A while ago I took to thinking about the area of study in which I am now engaged (theology), and also the area in which I had previously been professionally occupied (science). I suppose I conceived of these as two largely separable and separate fields. Sitting next to each other in the intellectual landscape, I suppose I would have expected to find a fairly well defined boundary between them. But because I am a realist (technically a critical realist), committed to a single , overarching and knowable reality outside of me, I would expect the boundary to be a fuzzy one, allowing friendly contact and interchange. If both represent valid pursuits, then they both deal with the same reality, although from different perspectives, using different tools. They are neither enemies or rivals. Admittedly, few scientists spend much time in properly theological reflection (except the ones who do), and there are probably more than a few who would deny theology any validity at all. But that has more to do with weaknesses in the education of scientists (at least in the Anglo Saxon world) than with any real problem with theology as a discipline. It has its problems of course, but validity is not one of them. However, it turns out that there may be a bigger overlap between theology and science than I had suspected.
I was
alerted to this by having to critique a paper published in the Journal of Empirical Theology. Can there be such a thing I wondered. If theology is the
study of an ineffable and inapproachable God, then it seems unlikely that
empirical methods will have much traction. I am rather assuming that there are theologians
(Barth perhaps?) who argue that when it comes to knowing anything about God, what
is required is revelation not scientific experimentation. And while God’s self-revelation
can be examined, debated and understood (and misunderstood), this is not a task
that the methods of the natural sciences will be much help with. But theology
(rather like science) is really not one single institution or discipline, with
a single object of study from a single standpoint and a single set of tools. Given
that things are believed about God (and indeed gods) by people, there are
reasons for studying these beliefs, the people who hold them, and perhaps thereby
discover things about the God in whom
they believe. In general, those who study people develop interests in the beliefs
people have. So it is no surprise that tools have been developed to study such
things, and some of these are thoroughly empirical.
Obvious
examples are found in social and cognitive psychology, where many of the classic
approaches found in other branches of the natural sciences, are used to study things
like beliefs. The general approach can often be couched in classic hypothesis-driven
terms (observation-hypothesis-prediction-test), using standard instruments and
testing strategies to get at what is going on in people’s minds (or at least inside
their heads). Religious ideas and beliefs might simply be seen as a subset of beliefs
and ideas, examinable using exactly the same techniques. This is not a new idea;
that religious belief was nothing special is a view that Scottish arch-sceptic and
empiricist David Hume would have agreed with. Such investigations, undertaken
from a standpoint of “methodological naturalism” generate explanations for the phenomena
under investigation that do not invoke God, any more that I would have invoked His
activity to explain the eye movement phenomena that I used to study. But then
this doesn’t really sound like any kind of theology. And indeed it isn’t – it’s
psychology.
As an
aside, as a Christian believer, while I did not invoke the actions of God to
explain the things I was investigating, I was well aware that He was not
remote. He was as present in my lab as anywhere else; I am a Christian not a
Deist. I was always quite comfortable with the belief that underpinning
everything I did, indeed underpinning my very existence as well as that of the universe,
was God’s power (revealed by writer of the New Testament letter to the Hebrews;
Heb 1:3). But my job was to find immediate and natural explanations for what I
was investigating, based on natural rather than supernatural mechanisms. My
hypotheses were couched in terms of these natural mechanisms, and these were
what my experiments tested, and what my theories invoked. But God and natural
explanations are neither contradictory or mutually exclusive. They are
different, and pertain to different levels of reality. But this poses a conundrum.

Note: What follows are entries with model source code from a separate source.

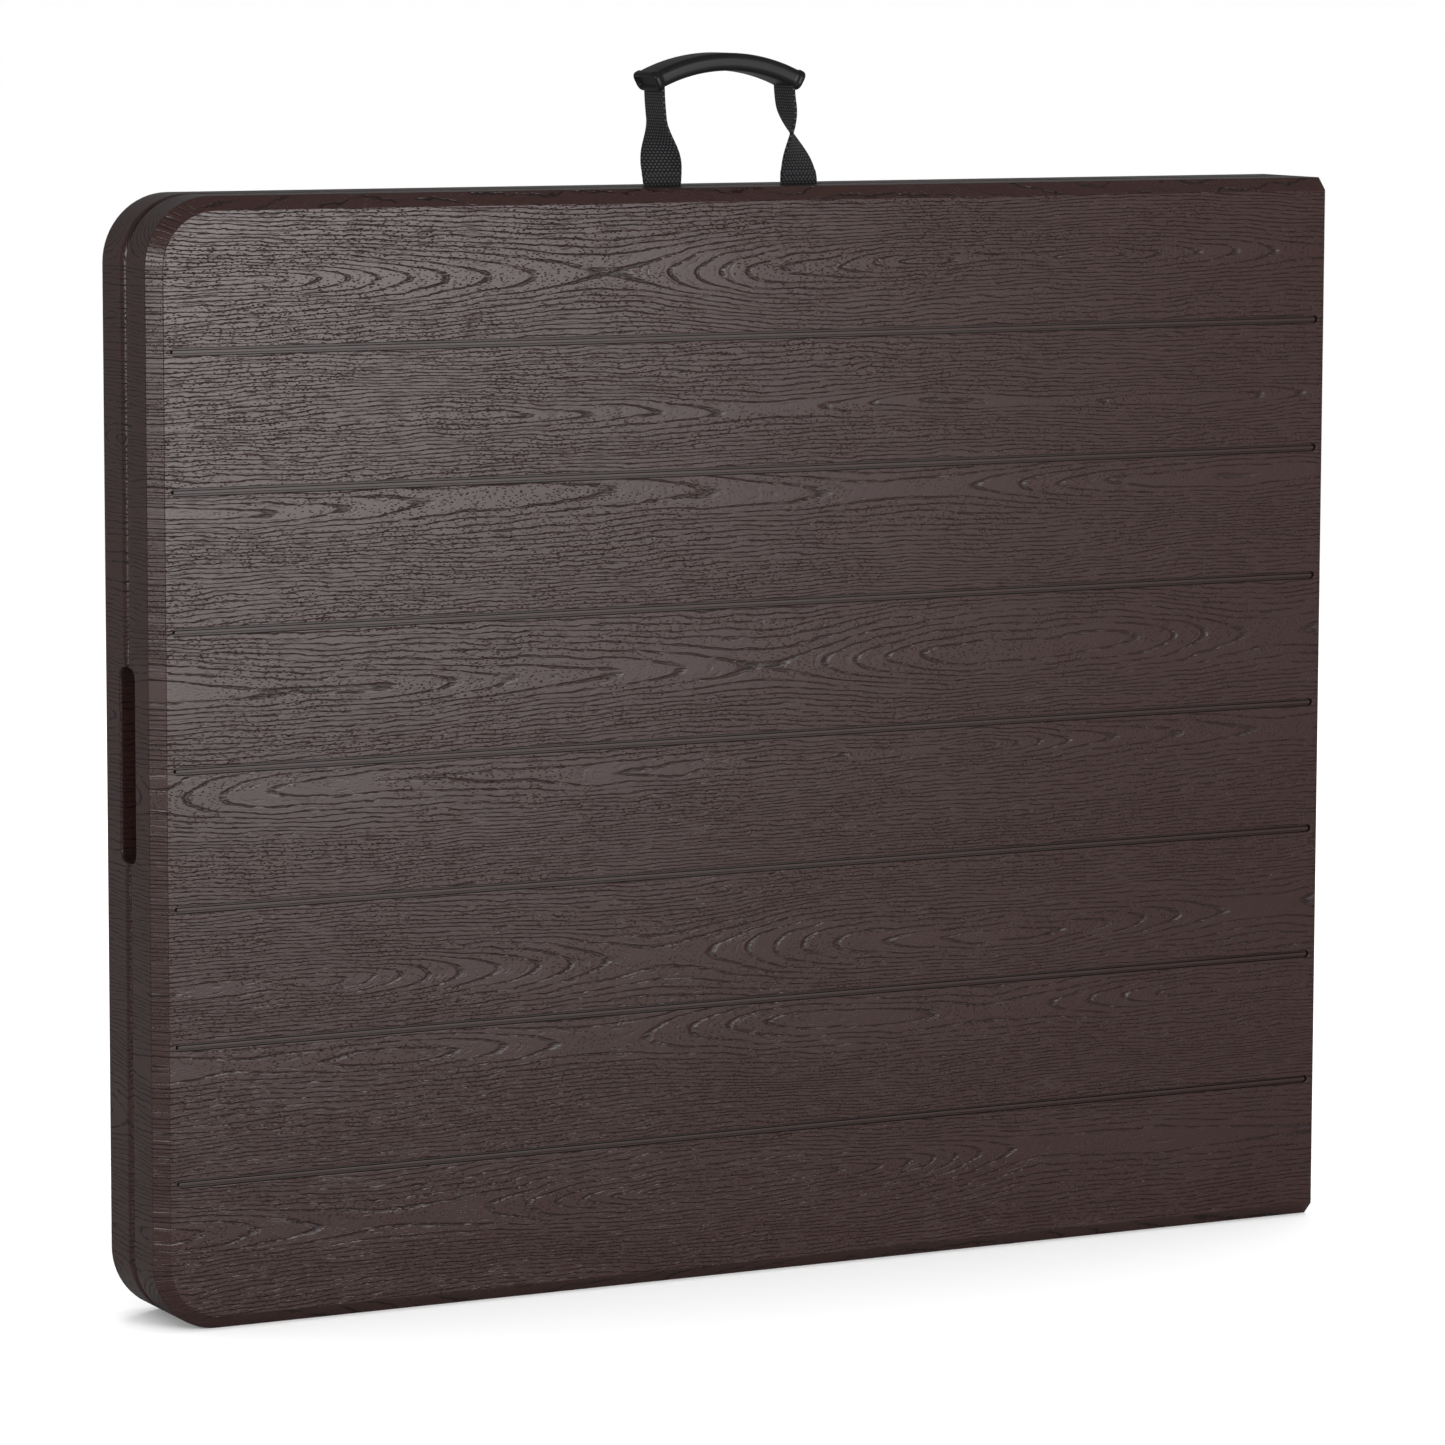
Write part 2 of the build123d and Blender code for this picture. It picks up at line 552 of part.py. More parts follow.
def arch(r0, r1, reach, d0, d1, mode=Mode.ADD):
    """A curved band about the grip's centre, between two radii, as far out as reach each way."""
    tilt = asin(reach / GRIP_R)
    with BuildSketch(Plane.XZ.offset(d0)) as band:
        with BuildLine():
            points = [[(GRIP_X + s * r * sin(tilt), GRIP_Z + r * cos(tilt)) for s in (-1, 1)]
                      for r in (r0, r1)]
            tops = [(GRIP_X, GRIP_Z + r) for r in (r0, r1)]
            ThreePointArc(points[0][0], tops[0], points[0][1])
            Line(points[0][1], points[1][1])
            ThreePointArc(points[1][1], tops[1], points[1][0])
            Line(points[1][0], points[0][0])
        make_face()
    extrude(band.sketch, amount=d1 - d0, mode=mode)


with BuildPart() as webbing:
    half_t = STRAP_T / 2
    leg_top = GRIP_Z + sqrt(GRIP_R**2 - TOP_HALF**2)
    arch(GRIP_R - half_t, GRIP_R + half_t, TOP_HALF, STRAP_D0, STRAP_D0 + STRAP_WIDTH)
    for base, top in zip(STRAP_BASE_X, STRAP_TOP_X):
        width = (base - STRAP_WIDTH / 2, base + STRAP_WIDTH / 2)
        block(width, (STRAP_DEPTH - half_t, STRAP_DEPTH + half_t), (STRAP_FOLD_Z, STRAP_TURN_Z))
        across = (STRAP_D0, STRAP_D0 + STRAP_WIDTH)
        block((top - half_t, top + half_t), across, (STRAP_TURN_Z - 8, leg_top))
        along_x(width[0], width[1], STRAP_DEPTH, STRAP_FOLD_Z, half_t + TAB_FOLD_GAP, Mode.SUBTRACT)
write(webbing.part, "handle_webbing")

with BuildPart() as grip:
    d0 = STRAP_DEPTH - GRIP_WIDTH / 2
    arch(GRIP_R - GRIP_BELOW, GRIP_R + GRIP_ABOVE, GRIP_REACH, d0, d0 + GRIP_WIDTH)
    fillet(grip.edges().filter_by(GeomType.CIRCLE), radius=GRIP_EDGE_R)
    inside = (STRAP_D0 - GRIP_BORE_GAP, STRAP_D0 + STRAP_WIDTH + GRIP_BORE_GAP)
    half_gap = STRAP_T / 2 + GRIP_BORE_GAP
    arch(GRIP_R - half_gap, GRIP_R + half_gap, TOP_HALF + 2, inside[0], inside[1], Mode.SUBTRACT)
    for x in STRAP_TOP_X:
        block((x - half_gap, x + half_gap), inside, (STRAP_TURN_Z, leg_top), Mode.SUBTRACT)
write(grip.part, "handle_grip")

# ---- closing latch, inside the outer rim and reached through the finger slot
HOOK_BACK_X = HOOK_X + LATCH_T + LATCH_GAP
with BuildPart() as latch_hook:
    with BuildSketch(Plane.YZ.offset(HOOK_X)):
        with Locations((-LATCH_DEPTH, LATCH_Z + LATCH_REACH / 2 + 1)):
            SlotOverall(LATCH_REACH + LATCH_WIDTH + 2, LATCH_WIDTH, rotation=90)
        notch = (NOTCH_SHIFT[0] - LATCH_DEPTH, LATCH_Z + LATCH_REACH + NOTCH_SHIFT[1])
        with Locations(notch):
            Rectangle(NOTCH_WIDTH, NOTCH_LENGTH, mode=Mode.SUBTRACT)
        with Locations((-LATCH_DEPTH, LATCH_Z)):
            Circle(LATCH_PIN_R + FIT, mode=Mode.SUBTRACT)
    extrude(amount=LATCH_T)
write(latch_hook.part, "latch_hook")

with BuildPart() as latch_pivot:
    along_x(BAY_X0 - LATCH_SEAT, HOOK_BACK_X, LATCH_DEPTH, LATCH_Z, LATCH_PIN_R)
    along_x(HOOK_BACK_X, HOOK_BACK_X + 2, LATCH_DEPTH, LATCH_Z, LATCH_HEAD_R)
    along_x(BAY_X0, HOOK_X - LATCH_GAP, LATCH_DEPTH, LATCH_Z, LATCH_HEAD_R)
write(latch_pivot.part, "latch_pivot")

with BuildPart() as latch_keeper:
    stud_x = HOOK_X + LATCH_T + 1
    along_x(BAY_X0 - LATCH_SEAT, stud_x, -LATCH_DEPTH, LATCH_Z, STUD_R)
    along_x(stud_x, stud_x + 1.5, -LATCH_DEPTH, LATCH_Z, STUD_HEAD_R)
write(latch_keeper.part, "latch_keeper")
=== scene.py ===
import json
import math
import bmesh
import bpy
from mathutils import Matrix, Vector

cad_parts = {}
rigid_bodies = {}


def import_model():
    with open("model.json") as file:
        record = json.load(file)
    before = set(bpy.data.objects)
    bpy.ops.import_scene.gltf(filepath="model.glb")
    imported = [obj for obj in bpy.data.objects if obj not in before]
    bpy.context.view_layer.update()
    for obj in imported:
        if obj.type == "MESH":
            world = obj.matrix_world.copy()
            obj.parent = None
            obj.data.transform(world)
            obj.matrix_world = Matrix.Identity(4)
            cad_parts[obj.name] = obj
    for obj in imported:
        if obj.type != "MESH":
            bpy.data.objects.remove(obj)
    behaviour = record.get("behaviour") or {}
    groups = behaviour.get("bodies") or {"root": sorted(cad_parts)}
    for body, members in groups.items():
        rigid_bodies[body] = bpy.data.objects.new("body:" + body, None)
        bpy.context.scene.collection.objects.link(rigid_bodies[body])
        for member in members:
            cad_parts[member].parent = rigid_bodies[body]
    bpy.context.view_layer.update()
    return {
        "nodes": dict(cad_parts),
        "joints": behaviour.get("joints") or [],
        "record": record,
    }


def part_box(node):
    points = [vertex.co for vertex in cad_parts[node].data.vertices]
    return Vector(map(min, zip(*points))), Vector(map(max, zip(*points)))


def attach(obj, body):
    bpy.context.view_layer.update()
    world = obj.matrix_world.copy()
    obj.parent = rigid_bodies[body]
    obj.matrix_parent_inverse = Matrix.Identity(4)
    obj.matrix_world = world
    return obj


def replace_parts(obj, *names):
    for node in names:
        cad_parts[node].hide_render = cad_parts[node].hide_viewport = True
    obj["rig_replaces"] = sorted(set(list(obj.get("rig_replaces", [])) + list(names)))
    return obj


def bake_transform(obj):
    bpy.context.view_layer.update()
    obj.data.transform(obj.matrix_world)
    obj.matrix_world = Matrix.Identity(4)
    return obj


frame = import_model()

scene = bpy.context.scene
mm = 0.001

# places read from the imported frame
record = frame["record"]
panelLow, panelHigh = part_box("front_panel")
outerX = panelLow.x
endX = panelHigh.x
faceDepth = -panelLow.y
seamDepth = -panelHigh.y
tableWidth = panelHigh.z
joints = {j["name"]: j for j in frame["joints"]}
pivotX, pivotY = joints["front_leg_swing"]["pos_m"][:2]
crossX = joints["front_brace_swing"]["pos_m"][0]
bodyOf = {node: body for body, nodes in record["behaviour"]["bodies"].items() for node in nodes}
slotOf = {part["node"]: part["material_slot"] for part in record["subparts"]}
postInset = 0.135  # each post's centre from its long edge
postZ = (postInset, tableWidth - postInset)
halfSides = (("front", -1), ("rear", 1))
print("frame read,", len(bodyOf), "nodes")


def addObject(name, mesh):
    made = bpy.data.objects.new(name, mesh)
    scene.collection.objects.link(made)
    return made


def fromBmesh(name, bm, smooth=True):
    mesh = bpy.data.meshes.new(name)
    bm.to_mesh(mesh)
    bm.free()
    if smooth:
        mesh.polygons.foreach_set("use_smooth", [True] * len(mesh.polygons))
    return addObject(name, mesh)


def finished(piece):  # the piece with its modifiers made plain mesh
    graph = bpy.context.evaluated_depsgraph_get()
    mesh = bpy.data.meshes.new_from_object(piece.evaluated_get(graph))
    piece.modifiers.clear()
    piece.data = mesh
    return piece


def sharpen(mesh, degrees):  # edges above this angle stay sharp under smooth shading
    bm = bmesh.new()
    bm.from_mesh(mesh)
    for edge in bm.edges:
        if len(edge.link_faces) == 2 and edge.calc_face_angle(0) > math.radians(degrees):
            edge.smooth = False
    bm.to_mesh(mesh)
    bm.free()


def paint(piece, material):
    piece.data.materials.clear()
    piece.data.materials.append(material)


def handOver(piece, node):  # the piece stands in for this CAD node, in its body
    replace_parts(piece, node)
    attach(piece, bodyOf[node])


def bridge(bm, first, second):  # quads between two loops of the same length
    count = len(first)
    for k in range(count):
        n = (k + 1) % count
        bm.faces.new((first[k], first[n], second[n], second[k]))


def addNode(tree, kind, settings, sockets):  # settings first, then socket values or links
    made = tree.nodes.new(kind)
    for key, value in settings.items():
        if key == "stops":
            ramp = made.color_ramp.elements
            while len(ramp) < len(value):
                ramp.new(0.5)
            for element, (place, tone) in zip(ramp, value):
                element.position = place
                element.color = (tone, tone, tone, 1)
        else:
            setattr(made, key, value)
    for key, value in sockets.items():
        feed(tree, made.inputs[key], value)
    return made


def feed(tree, socket, value):
    if isinstance(value, Value):
        tree.links.new(value.socket, socket)
    elif isinstance(value, bpy.types.NodeSocket):
        tree.links.new(value, socket)
    else:
        socket.default_value = value


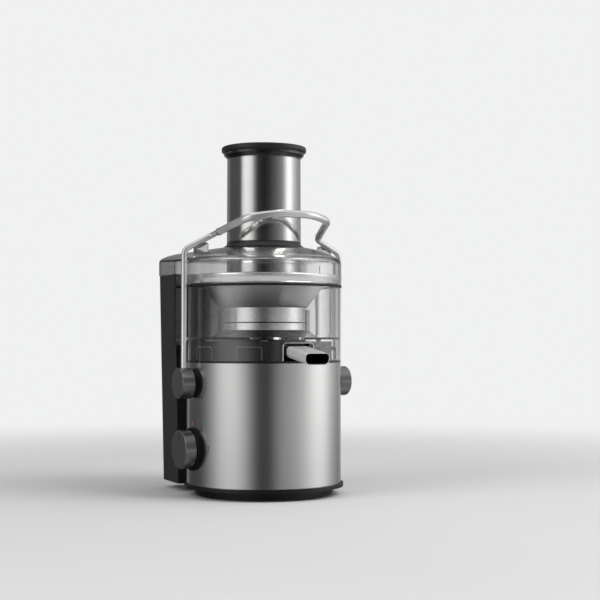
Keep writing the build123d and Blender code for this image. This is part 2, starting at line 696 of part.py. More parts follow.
def control_board():
    """The circuit board that stands on the bottom cover, with its parts."""
    width, thick, height = BOARD
    z0 = COVER_Z + COVER_T + SEAT
    y0 = BOARD_Y - thick / 2
    board = block(-width / 2, width / 2, y0, y0 + thick, z0, z0 + height)
    board += block(-22, -8, y0 - 12, y0, z0 + 20, z0 + 44)
    board += block(2, 16, y0 - 8, y0, z0 + 34, z0 + 52)
    board += Pos(10, y0, z0 + 20) * Rot(90, 0, 0) * Cylinder(6, 12, align=UP)
    return board


def gland_frame():
    """The cord gland's axis, pointing out of the base."""
    x, y = around(BODY_R - GLAND_IN, (GLAND_ANGLE,))[0]
    direction = (cos(radians(GLAND_ANGLE)), sin(radians(GLAND_ANGLE)), 0)
    return Plane(origin=(x, y, GLAND_Z), z_dir=direction)


def gland_hole():
    return gland_frame() * Cylinder(GLAND_R + FIT, 20, align=UP)


def cord_gland():
    """The rubber strain relief, a ribbed sleeve through the wrap."""
    frame = gland_frame()
    body = frame * Cylinder(GLAND_R, GLAND_IN + GLAND_OUT, align=UP)
    body += frame * Pos(0, 0, 0.5) * Cylinder(GLAND_R + 2, 2.5, align=UP)
    for index in range(3):
        groove = Cylinder(GLAND_R + 1, 1.2, align=UP) - Cylinder(GLAND_R - 1, 1.2, align=UP)
        body -= frame * Pos(0, 0, 7 + index * 2.2) * groove
    return body - frame * Cylinder(GLAND_BORE, GLAND_IN + GLAND_OUT, align=UP)


# ---- bowl, filter bowl and spout ----------------------------------------------------------
def bowl_outline(radius, half_width, back):
    """The bowl's plan: a circle with straight sides running back."""
    return Circle(radius) + Pos(0, back / 2) * Rectangle(2 * half_width, back)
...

I assume that there is an explanation that connects the power and working of the
God who is spirit with the existence and maintenance of this universe which is
material. I have no idea what it is, and my gut feeling is that even if God had
revealed it I would not be capable of understanding it.
But back to
empirical theology. There are models of belief and thought that originate
within an avowedly theological context and use theological concepts. These are likely
to be dependent, at least for the most part, on the revelation of God mentioned
above. Empirical methods could, I suppose, be used to study such beliefs. But
the methods themselves would have to be theologically informed, otherwise we’re
simply back in the realms of psychology. This seems to be what goes on in what
is called empirical theology. What I don’t quite understand is what it’s for.
Mind you, that applies to a lot of science which is actually at its best when
it is just about finding out stuff. It is only subsequently that it turns out that
some of the stuff is useful or important or worth lots of money. There’s a lot
of serendipity involved in even the hardest of hard sciences. There are
contexts where finding how what and how people think is important. An example
would be education where if you wanted to know whether a concept or belief was
being adequately transmitted, then there are ways of finding this out in a rigorous
manner. This is likely to be as useful in theological education as elsewhere.
But is this really theology? Who’s to say. Defining disciplines is famously
difficult. But I can conceive of investigating theological concepts and beliefs
in a thoroughly scientific manner. Whether it ever is, is a different story.